§ DATA PROVIDED
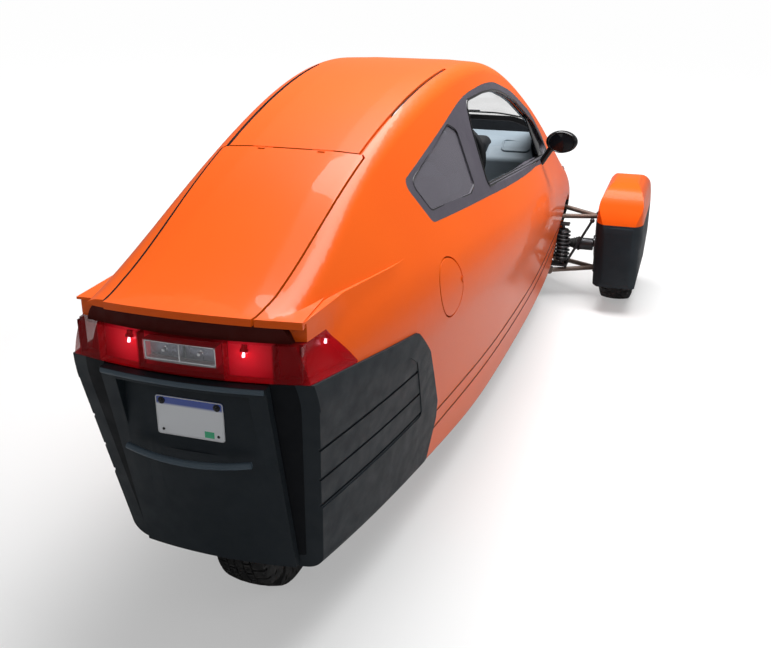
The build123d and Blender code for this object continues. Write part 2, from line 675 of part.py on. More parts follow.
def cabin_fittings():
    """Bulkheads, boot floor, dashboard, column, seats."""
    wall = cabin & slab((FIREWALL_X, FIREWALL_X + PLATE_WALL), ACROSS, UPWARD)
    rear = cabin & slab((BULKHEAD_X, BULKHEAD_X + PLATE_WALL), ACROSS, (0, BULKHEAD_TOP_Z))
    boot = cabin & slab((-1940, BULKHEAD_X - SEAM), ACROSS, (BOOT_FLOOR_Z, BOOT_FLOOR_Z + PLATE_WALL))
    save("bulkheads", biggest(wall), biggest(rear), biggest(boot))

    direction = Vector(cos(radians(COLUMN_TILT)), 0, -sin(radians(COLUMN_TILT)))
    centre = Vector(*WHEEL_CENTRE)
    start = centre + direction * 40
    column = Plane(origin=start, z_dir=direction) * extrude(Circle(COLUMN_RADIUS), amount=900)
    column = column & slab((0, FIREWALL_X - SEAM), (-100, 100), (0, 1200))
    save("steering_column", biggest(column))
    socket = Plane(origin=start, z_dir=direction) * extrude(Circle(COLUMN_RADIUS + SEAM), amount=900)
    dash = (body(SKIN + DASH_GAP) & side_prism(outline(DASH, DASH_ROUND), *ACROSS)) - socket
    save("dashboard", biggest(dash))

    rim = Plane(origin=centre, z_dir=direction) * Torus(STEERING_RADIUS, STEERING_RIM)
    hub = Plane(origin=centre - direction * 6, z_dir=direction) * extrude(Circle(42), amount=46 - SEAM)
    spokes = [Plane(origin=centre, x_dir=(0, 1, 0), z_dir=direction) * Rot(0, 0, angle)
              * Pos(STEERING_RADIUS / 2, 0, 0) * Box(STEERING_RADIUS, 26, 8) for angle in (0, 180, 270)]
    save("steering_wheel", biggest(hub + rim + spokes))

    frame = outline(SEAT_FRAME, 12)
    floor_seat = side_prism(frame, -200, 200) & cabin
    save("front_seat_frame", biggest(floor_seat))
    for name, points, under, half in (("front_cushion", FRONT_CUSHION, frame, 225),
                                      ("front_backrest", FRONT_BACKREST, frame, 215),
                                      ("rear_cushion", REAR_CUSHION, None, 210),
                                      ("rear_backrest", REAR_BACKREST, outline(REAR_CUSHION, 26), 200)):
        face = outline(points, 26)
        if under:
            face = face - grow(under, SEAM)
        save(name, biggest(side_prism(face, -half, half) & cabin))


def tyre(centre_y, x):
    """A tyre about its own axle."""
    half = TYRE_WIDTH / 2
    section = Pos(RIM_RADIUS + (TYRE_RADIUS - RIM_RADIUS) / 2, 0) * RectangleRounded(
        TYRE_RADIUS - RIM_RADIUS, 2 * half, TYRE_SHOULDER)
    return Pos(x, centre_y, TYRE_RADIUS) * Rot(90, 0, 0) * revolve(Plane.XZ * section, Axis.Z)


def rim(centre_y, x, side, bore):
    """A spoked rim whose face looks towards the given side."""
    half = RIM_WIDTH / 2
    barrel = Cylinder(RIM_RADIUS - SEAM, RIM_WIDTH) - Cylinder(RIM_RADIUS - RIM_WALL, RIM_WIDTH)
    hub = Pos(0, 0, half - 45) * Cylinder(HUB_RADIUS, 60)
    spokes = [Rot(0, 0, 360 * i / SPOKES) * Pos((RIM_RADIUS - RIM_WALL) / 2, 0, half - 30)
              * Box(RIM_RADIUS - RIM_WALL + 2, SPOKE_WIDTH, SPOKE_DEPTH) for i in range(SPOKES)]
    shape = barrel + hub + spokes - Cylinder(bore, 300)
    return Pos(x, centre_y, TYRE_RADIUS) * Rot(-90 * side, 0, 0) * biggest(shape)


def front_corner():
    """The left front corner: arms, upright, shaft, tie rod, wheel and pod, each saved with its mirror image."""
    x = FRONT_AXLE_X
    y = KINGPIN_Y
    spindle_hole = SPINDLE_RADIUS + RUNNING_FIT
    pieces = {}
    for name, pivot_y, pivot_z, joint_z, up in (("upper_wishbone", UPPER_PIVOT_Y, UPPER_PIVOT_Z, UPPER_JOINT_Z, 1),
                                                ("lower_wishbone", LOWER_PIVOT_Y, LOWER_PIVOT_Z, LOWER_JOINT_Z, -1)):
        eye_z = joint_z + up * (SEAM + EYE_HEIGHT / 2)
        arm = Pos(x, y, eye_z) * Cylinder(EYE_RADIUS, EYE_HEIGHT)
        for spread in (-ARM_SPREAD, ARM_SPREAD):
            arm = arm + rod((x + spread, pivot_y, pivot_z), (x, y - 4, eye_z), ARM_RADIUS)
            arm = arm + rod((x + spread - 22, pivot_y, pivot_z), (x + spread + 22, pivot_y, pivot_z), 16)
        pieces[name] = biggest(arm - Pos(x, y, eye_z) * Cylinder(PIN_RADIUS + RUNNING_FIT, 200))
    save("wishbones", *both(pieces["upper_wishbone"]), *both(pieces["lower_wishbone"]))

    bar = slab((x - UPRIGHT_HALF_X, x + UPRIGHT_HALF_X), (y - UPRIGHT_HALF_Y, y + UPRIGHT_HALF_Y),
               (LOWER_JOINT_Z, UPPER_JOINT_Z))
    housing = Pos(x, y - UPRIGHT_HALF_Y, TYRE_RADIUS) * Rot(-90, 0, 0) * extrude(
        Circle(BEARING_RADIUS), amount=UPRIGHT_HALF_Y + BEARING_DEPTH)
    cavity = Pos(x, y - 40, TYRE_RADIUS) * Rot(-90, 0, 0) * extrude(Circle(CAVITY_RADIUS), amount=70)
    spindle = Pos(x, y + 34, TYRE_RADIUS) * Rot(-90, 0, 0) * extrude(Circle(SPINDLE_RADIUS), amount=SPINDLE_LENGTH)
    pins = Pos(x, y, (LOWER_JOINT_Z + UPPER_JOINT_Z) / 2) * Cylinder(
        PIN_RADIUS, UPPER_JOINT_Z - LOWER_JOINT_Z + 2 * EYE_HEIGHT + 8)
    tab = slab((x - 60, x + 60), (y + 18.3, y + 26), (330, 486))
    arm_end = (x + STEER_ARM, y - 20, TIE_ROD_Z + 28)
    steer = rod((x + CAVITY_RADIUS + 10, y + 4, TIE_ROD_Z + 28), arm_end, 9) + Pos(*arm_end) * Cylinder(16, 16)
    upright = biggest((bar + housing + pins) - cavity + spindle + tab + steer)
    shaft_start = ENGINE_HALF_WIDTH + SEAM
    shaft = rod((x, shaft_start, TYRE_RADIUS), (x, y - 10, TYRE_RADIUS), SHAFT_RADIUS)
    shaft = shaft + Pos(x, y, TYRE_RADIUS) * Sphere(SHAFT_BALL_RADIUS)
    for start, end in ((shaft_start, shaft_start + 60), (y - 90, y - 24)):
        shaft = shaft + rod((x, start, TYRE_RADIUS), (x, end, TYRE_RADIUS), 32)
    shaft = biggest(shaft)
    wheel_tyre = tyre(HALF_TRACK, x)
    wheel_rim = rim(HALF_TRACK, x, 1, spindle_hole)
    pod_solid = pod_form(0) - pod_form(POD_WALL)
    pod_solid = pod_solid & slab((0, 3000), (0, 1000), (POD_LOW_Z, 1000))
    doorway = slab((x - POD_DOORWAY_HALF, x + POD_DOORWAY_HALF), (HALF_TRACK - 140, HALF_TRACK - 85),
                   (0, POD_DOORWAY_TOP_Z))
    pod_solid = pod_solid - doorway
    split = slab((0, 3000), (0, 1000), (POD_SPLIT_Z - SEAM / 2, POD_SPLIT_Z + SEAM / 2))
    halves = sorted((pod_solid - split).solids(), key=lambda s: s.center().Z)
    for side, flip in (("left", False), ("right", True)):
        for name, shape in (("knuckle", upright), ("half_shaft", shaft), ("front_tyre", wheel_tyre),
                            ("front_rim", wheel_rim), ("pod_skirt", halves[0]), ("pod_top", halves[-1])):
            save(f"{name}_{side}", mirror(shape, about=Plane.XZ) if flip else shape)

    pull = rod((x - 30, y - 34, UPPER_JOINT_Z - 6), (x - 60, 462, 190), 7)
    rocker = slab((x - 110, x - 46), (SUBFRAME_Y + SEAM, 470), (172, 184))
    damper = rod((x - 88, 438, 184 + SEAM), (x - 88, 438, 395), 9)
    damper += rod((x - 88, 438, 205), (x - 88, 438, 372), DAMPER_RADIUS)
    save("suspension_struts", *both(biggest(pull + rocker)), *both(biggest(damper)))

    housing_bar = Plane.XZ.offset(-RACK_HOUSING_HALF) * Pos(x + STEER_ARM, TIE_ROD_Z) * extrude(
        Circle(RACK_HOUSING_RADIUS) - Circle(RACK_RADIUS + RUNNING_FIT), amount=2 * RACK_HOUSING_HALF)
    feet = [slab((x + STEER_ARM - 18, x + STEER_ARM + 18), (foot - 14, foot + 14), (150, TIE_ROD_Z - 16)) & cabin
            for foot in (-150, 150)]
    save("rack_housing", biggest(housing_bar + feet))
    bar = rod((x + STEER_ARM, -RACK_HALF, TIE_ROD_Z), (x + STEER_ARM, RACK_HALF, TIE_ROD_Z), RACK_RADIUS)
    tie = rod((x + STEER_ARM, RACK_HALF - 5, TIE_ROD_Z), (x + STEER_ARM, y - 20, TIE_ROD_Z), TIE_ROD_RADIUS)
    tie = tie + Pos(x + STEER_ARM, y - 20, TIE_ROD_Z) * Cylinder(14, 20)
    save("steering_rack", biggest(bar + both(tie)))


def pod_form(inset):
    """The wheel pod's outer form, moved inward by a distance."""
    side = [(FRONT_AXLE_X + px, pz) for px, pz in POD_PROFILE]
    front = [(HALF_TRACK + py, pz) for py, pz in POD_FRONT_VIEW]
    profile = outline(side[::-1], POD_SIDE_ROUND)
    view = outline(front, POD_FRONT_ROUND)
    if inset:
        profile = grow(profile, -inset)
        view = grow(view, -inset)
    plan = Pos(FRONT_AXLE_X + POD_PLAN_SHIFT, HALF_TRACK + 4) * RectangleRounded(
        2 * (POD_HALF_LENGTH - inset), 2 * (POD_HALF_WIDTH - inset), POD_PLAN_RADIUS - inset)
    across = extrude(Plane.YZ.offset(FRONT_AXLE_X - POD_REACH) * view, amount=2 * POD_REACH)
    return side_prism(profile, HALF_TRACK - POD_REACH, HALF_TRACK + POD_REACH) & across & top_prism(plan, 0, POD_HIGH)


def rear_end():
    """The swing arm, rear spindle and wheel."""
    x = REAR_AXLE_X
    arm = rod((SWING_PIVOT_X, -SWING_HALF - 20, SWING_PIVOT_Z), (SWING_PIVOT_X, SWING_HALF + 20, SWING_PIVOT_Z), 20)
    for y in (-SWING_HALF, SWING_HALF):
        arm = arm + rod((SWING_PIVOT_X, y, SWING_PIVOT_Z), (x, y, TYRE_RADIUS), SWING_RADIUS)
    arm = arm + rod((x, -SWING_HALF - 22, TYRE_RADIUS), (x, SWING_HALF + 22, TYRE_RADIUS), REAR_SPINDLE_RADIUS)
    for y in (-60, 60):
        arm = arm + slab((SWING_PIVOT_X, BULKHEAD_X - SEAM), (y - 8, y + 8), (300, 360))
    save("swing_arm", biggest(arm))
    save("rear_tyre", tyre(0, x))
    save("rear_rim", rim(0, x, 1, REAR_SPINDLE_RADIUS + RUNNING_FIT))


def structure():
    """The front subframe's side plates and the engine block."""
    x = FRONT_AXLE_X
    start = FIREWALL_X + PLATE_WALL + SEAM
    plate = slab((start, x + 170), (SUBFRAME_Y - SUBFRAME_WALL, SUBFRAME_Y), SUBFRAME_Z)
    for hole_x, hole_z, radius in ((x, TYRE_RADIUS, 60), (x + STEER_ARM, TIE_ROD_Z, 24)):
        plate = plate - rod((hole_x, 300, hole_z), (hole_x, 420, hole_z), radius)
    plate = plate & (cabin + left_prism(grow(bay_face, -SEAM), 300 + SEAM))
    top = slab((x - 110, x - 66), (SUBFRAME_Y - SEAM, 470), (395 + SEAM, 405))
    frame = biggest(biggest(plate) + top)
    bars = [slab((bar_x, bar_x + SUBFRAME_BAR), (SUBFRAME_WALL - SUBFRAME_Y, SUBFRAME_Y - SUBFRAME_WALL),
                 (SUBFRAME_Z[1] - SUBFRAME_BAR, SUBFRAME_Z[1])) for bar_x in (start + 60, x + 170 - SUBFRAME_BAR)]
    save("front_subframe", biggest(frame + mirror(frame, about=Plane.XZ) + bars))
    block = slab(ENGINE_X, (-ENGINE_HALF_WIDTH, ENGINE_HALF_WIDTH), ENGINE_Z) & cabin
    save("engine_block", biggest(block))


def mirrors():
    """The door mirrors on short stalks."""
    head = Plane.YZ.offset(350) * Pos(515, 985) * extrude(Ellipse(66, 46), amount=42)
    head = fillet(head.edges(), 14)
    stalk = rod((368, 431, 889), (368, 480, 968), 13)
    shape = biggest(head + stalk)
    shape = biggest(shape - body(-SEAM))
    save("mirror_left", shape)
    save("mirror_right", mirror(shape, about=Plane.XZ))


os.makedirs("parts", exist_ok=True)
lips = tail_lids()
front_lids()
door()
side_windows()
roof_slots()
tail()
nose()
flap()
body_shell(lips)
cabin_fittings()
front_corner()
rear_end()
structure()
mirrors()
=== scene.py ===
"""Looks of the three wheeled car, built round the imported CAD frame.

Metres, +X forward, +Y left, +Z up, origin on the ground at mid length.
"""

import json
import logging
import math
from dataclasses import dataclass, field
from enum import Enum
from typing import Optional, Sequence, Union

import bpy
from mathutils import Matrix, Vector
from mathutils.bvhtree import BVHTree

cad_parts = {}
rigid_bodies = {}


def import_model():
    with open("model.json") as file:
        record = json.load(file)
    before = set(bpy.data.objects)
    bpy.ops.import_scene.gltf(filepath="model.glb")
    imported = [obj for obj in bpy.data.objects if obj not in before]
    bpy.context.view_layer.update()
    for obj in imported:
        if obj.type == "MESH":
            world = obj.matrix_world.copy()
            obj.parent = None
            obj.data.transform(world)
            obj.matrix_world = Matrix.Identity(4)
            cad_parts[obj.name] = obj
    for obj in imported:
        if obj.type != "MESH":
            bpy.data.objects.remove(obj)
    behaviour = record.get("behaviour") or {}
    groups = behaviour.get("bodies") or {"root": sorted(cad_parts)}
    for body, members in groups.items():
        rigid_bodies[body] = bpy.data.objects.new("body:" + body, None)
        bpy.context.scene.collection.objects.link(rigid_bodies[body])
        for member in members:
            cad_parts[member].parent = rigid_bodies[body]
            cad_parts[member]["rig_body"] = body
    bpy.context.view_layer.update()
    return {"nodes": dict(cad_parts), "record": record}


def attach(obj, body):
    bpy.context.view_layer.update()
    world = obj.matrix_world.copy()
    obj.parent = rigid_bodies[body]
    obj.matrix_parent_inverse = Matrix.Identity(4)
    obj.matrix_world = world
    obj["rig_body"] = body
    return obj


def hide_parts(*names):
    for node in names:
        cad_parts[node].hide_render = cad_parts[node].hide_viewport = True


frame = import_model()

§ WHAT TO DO
Only the lines from the one containing "side_windows()" through the one containing "obj.matrix_world = Matrix.Identity(4)" are to be retyped, both boundary lines included, with no other material.

§ EXERCISE RESPONSE
side_windows()
roof_slots()
tail()
nose()
flap()
body_shell(lips)
cabin_fittings()
front_corner()
rear_end()
structure()
mirrors()
=== scene.py ===
"""Looks of the three wheeled car, built round the imported CAD frame.

Metres, +X forward, +Y left, +Z up, origin on the ground at mid length.
"""

import json
import logging
import math
from dataclasses import dataclass, field
from enum import Enum
from typing import Optional, Sequence, Union

import bpy
from mathutils import Matrix, Vector
from mathutils.bvhtree import BVHTree

cad_parts = {}
rigid_bodies = {}


def import_model():
    with open("model.json") as file:
        record = json.load(file)
    before = set(bpy.data.objects)
    bpy.ops.import_scene.gltf(filepath="model.glb")
    imported = [obj for obj in bpy.data.objects if obj not in before]
    bpy.context.view_layer.update()
    for obj in imported:
        if obj.type == "MESH":
            world = obj.matrix_world.copy()
            obj.parent = None
            obj.data.transform(world)
            obj.matrix_world = Matrix.Identity(4)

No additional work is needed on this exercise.